■ **Short exercise**
Each line that includes the word "from" counts once; give the total and nothing more.

■ **Data section**
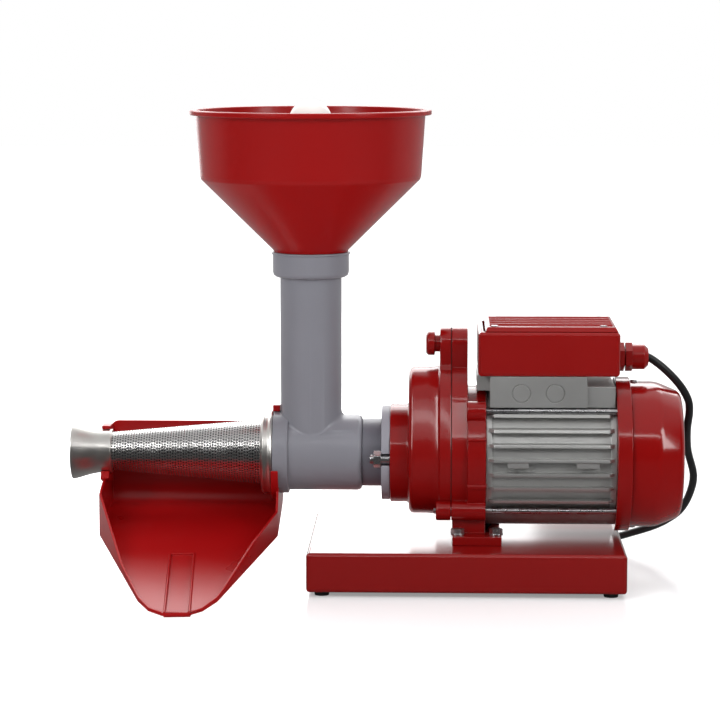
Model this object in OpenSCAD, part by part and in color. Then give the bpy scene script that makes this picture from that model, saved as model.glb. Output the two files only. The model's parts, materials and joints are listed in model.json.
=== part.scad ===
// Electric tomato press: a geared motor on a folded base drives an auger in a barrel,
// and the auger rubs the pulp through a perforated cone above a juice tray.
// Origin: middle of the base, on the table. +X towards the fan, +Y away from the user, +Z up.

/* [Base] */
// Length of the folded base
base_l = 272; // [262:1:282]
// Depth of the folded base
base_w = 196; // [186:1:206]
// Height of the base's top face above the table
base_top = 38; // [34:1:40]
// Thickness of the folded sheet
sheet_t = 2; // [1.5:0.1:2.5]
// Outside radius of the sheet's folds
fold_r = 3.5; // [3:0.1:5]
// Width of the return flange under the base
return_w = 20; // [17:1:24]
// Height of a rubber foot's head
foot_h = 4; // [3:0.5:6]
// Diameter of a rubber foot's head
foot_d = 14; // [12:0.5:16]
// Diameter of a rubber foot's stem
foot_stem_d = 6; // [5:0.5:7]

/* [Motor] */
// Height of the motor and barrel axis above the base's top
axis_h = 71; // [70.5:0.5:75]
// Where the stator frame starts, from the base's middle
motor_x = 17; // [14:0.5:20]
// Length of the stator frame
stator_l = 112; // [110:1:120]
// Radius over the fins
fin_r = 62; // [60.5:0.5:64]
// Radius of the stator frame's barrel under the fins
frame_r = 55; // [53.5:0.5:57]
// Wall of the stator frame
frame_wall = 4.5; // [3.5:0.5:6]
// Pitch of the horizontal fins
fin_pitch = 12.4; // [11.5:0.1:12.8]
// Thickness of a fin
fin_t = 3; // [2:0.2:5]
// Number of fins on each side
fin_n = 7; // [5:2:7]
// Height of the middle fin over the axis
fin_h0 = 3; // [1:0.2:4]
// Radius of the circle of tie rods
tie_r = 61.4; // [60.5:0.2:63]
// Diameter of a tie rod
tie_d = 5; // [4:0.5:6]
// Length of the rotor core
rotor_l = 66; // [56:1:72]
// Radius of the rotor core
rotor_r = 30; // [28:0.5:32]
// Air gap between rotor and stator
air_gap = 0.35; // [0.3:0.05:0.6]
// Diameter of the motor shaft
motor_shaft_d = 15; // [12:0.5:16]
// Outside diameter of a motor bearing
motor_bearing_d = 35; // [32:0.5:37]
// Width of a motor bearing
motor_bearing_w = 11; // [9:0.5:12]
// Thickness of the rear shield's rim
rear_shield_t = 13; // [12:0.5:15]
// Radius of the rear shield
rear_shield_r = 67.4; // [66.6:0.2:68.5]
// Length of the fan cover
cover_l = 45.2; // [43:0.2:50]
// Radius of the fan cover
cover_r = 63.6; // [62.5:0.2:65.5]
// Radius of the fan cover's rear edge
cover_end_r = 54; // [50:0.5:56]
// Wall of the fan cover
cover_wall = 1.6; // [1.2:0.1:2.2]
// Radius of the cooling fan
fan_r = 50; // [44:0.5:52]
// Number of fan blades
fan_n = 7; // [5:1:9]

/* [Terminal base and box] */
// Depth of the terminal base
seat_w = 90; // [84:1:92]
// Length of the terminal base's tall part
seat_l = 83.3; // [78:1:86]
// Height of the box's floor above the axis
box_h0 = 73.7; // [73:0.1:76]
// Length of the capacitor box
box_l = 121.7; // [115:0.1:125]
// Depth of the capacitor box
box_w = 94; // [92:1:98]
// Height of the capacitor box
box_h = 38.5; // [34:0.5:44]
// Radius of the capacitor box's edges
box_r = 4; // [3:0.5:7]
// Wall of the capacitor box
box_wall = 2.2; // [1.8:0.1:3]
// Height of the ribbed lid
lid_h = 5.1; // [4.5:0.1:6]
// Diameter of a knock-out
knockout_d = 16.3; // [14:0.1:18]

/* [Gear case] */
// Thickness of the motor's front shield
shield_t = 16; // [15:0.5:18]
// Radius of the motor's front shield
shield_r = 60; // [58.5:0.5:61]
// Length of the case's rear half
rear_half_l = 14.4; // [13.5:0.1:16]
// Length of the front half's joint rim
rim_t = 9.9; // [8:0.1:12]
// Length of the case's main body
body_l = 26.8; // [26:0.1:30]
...
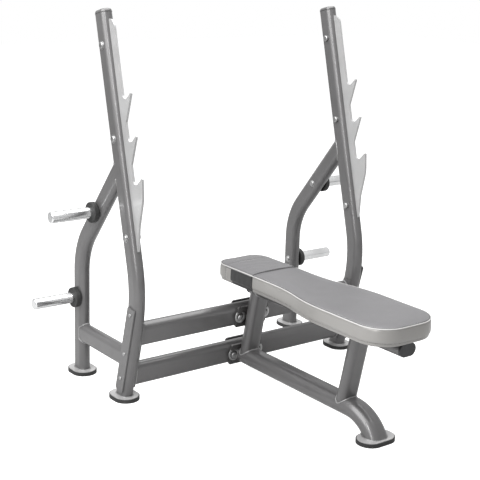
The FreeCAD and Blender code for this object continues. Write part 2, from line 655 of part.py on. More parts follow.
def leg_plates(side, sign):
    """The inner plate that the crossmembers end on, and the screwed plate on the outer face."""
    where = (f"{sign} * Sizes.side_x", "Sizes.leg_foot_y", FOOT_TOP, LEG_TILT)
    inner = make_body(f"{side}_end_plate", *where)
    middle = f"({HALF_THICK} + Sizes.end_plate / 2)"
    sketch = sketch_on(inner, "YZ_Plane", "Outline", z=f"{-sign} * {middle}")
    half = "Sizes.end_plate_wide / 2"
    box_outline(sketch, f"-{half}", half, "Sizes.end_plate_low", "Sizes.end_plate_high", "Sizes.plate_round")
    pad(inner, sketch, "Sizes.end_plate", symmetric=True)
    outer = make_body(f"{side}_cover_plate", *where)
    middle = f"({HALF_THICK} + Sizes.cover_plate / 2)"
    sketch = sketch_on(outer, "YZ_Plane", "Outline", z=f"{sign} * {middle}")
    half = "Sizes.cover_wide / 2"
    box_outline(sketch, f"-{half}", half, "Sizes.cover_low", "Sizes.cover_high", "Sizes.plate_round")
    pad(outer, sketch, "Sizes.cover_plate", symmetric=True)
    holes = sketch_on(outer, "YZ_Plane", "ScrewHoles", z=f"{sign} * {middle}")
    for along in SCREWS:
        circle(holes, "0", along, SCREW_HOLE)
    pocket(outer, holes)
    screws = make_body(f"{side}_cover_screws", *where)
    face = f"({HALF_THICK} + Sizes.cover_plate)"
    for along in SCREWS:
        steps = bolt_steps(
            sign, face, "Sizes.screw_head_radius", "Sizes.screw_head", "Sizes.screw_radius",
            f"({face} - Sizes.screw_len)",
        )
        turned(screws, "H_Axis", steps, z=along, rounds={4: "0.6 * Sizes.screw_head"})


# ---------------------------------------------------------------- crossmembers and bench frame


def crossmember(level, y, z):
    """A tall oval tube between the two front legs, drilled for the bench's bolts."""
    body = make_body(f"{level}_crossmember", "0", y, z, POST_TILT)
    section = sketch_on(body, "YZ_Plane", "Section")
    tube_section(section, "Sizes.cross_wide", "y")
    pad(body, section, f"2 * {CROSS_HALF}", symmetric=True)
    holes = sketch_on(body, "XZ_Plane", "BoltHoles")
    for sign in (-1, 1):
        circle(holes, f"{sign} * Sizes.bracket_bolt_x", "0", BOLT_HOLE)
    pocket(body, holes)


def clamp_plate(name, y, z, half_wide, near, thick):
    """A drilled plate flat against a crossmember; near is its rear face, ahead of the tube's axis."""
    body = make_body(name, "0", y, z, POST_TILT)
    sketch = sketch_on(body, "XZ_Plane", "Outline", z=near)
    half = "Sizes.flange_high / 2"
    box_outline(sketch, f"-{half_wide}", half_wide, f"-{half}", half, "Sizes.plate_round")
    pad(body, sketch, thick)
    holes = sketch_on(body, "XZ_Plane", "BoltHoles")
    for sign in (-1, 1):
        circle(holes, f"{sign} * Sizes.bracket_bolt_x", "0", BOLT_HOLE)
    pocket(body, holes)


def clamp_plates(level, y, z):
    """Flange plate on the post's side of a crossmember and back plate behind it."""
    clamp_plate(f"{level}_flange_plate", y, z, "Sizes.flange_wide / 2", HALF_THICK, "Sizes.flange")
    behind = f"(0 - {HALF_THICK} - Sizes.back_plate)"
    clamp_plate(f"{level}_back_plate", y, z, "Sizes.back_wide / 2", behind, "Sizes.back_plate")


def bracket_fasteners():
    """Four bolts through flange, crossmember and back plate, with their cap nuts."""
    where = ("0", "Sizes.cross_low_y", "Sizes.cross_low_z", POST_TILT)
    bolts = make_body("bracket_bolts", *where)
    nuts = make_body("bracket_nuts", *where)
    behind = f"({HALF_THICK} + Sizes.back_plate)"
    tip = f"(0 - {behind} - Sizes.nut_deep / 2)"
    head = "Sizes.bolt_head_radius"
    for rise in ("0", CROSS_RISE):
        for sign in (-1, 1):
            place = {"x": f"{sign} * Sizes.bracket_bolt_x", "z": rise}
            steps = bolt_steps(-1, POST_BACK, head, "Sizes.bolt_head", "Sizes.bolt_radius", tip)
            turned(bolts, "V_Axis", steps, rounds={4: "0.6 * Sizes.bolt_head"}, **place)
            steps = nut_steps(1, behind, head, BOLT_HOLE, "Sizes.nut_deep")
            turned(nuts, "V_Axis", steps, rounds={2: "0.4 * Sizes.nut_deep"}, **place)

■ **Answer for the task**
4